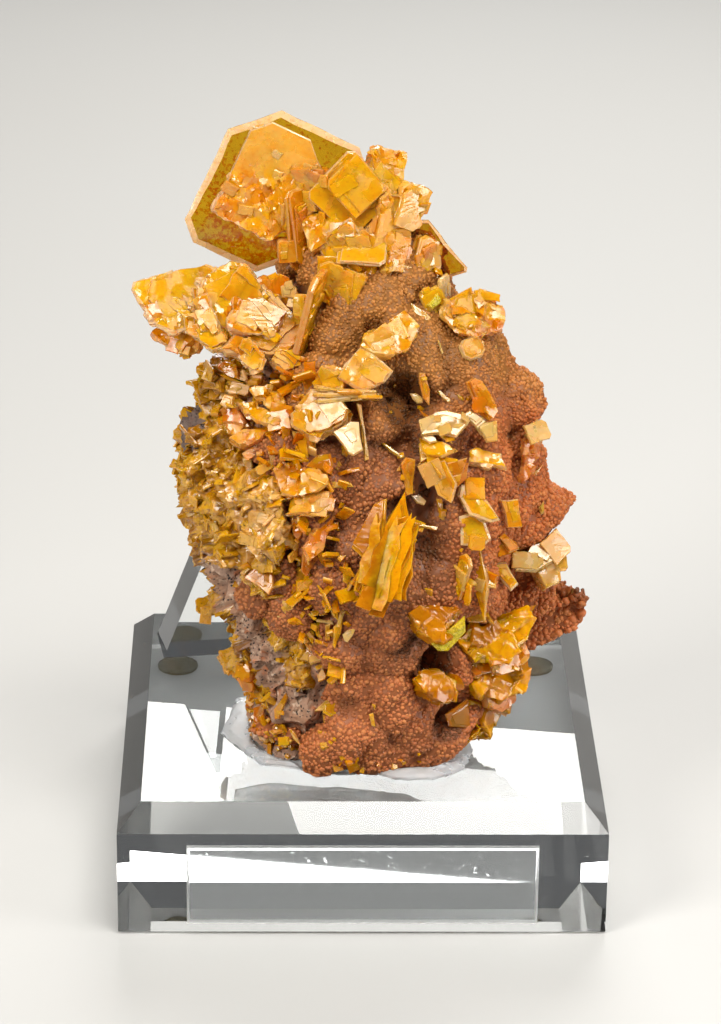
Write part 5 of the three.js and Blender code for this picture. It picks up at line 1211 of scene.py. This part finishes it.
        slabOf((32.7, -12.8, 70.9), (20, 20), 0.4, -0.6, 0.3, 0.5, 1.4, 0.4, -0.7, -0.3, -1),
    ],
    "cream": [
        slabOf((-13.6, -9.6, 112), (10, 25), 1.4, -1.3, -1.1, -1.5, 0.9, 0.3, 1.6, 1.4, 0.4, 0.9, -1.4),
        slabOf((-13, -10.4, 109.8), (-14, 30), 1.2, -1.1, -0.7, -0.9, 1, 0.9, 0.9, 1.1, -0.9),
        slabOf((-7.2, -29.2, 55.8), (5, 62), 0.4, -1.8, 0.7, 1.5, 0.1, 1.7, -0.8, -1.3, -0),
        slabOf((-2.8, -32, 54.4), (14, 36), 0.5, -1.1, 0.2, -0.1, 0.9, 1.6, 1.2, 0.9, -0, -0.4, -1.3,
            -0.9, -1),
        slabOf((-14.6, -28.5, 56.2), (0, 60), 0.3, -1.1, 0.3, 0.1, 0.3, 1.1, -0.2, 0.6, -0.4, -0.7, -0),
        slabOf((9.3, -18.4, 94.8), (12, 35), 0.6, -1.2, 1, -0.1, 1, 1.3, -0.1, 0.9, -0.9, -0.1, -0.9,
            -0.8, -0.1),
        slabOf((11.4, -23.7, 90.3), (6, 44), 0.8, -1.4, 0.8, 0.2, 2.1, 1, 1.8, 0.3, 0.2, 1.2, -1.7, -0.1, -2,
            -1.3, -1.1),
        slabOf((19.8, -17.6, 90.5), (16, 42), 0.5, -2, 1, -0.3, 1.6, 1.9, -1.1, 0.7, -1.3, -0.4, -0.3),
        slabOf((13.4, -14.2, 103.2), (20, 30), 0.3, -0.4, 1.3, -0.1, 1.3, 0.4, -1.3, 0.1, -1.4),
        slabOf((9.8, -25.1, 77.9), (0, 44), 0.6, -1.5, 0.8, -0, 1, 1.2, -0.2, 0.8, -1, -0.5, -0.6),
        slabOf((10.1, -29, 42.6), (5, 50), 0.3, -1.6, 1, -0.7, 0.9, 1.4, -0.8, 0.9, -1),
    ],
    "bright": [
        slabOf((15.4, -33.2, 55.2), (14, 16), 0.9, -3.6, -1.4, 2.9, 3, 2.9, 0.2, -0.6, -3, -2.4, -2.8),
        slabOf((12.6, -9.6, 109.9), (10, 30), 0.9, -1.8, -0.5, 0.5, 1.7, 1.1, 0.4, 0.8, -0.4, -0.6, -1.2),
    ],
    "brown": [slabOf((17.6, -24.7, 34.4), (30, 15), 0.7, -2.7, 1.1, 2.5, 2.9, 2.2, -2.7, -2.1, -1.3)],
}


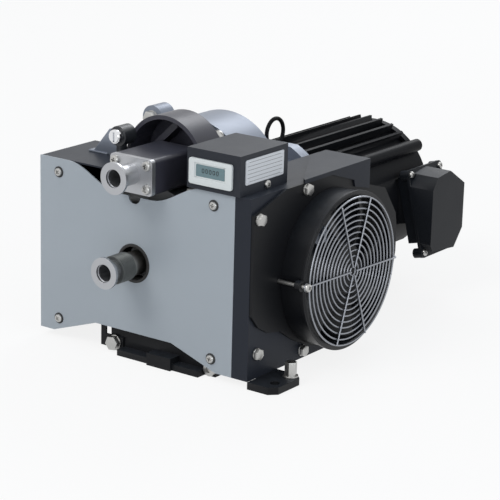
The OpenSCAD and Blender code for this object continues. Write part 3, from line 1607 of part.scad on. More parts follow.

——

→ **To do**
Counting only lines of the data above that hold "Write", report the total and nothing else.

→ **Exercise solution**
2